There are some costs which cannot be the part of inventory in any case and they should be reported as an expense to the income statement. Most common examples of these costs are:
- Abnormal Wastage of material
- Abnormal Idle hours of Labor
- Abnormal overheads due to the Abnormal Idle Hours
- Reduction in the Net Realizable value of the inventory
- There are some handling costs which are not important for the product but incurred and these should not be measured in the inventory cost as well
- Admin expenses and other costs associated to admin department
This research provided a complete detail of the International Accounting Standard 2. The complete criteria and detail of the inventory recognition and measurement criteria is explained in this assignment. The measurement of the inventory is based on the management’s perception but with the introduction of this standard, all the criteria and relevant aspects have cleared. Management is guided thoroughly on the measurement of inventory and the recognition of the inventory instruments as to remove the ambiguity between the inventory and other assets of the company. Management has four different formulas to record the cost of the inventory and the most practical and generally accepted formulas are the FIFO and weighted average method.

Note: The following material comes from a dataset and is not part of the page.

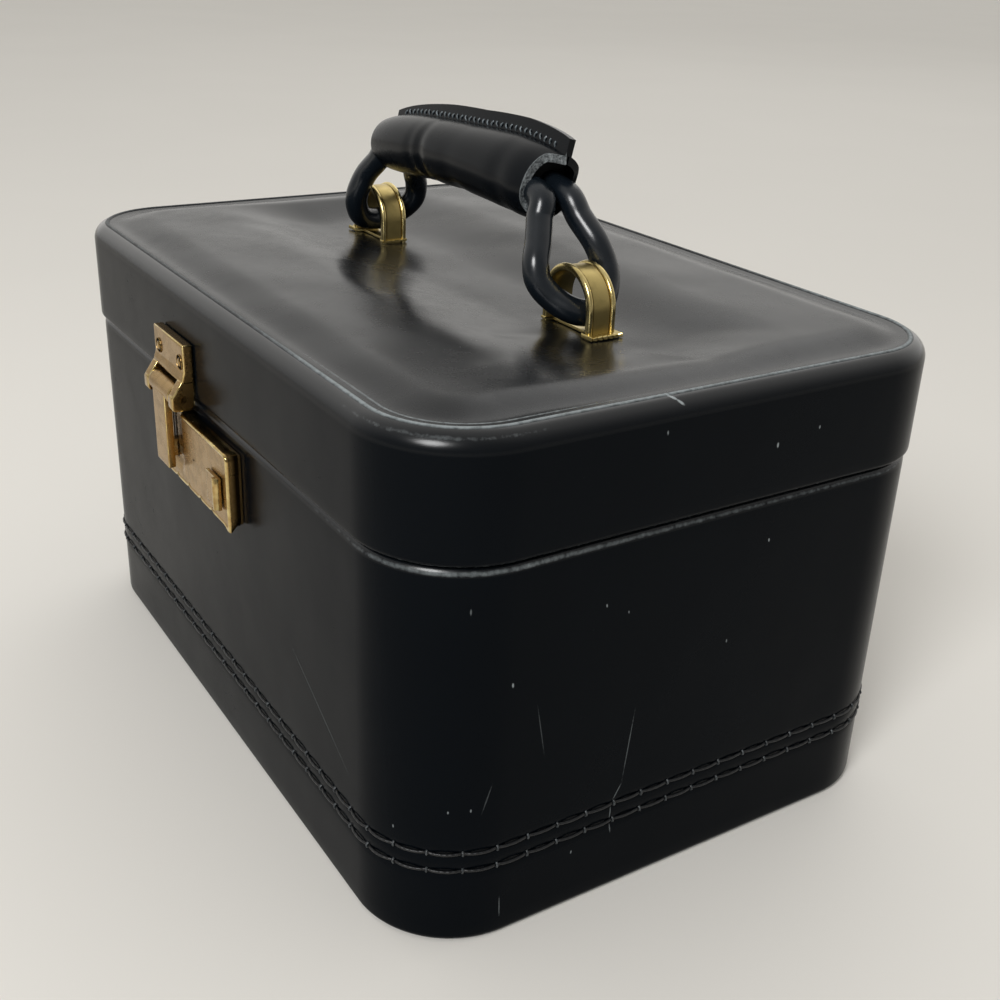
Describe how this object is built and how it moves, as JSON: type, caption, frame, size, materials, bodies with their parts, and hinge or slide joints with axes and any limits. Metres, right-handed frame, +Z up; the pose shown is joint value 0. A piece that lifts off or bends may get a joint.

Management should use the cost formula among both of these as these are the recommended and practically accepted under IFRS and US GAAP. There would not be any problem in the inventory measurement if these rules are followed. Management is required to differentiate the By-products and Main products as both of these have different characteristics and benefits and need to be separately identified. The relevant cost should be ascertained to the inventory whilst the other should be charged to the expenses like abnormal wastage and labor cost etc.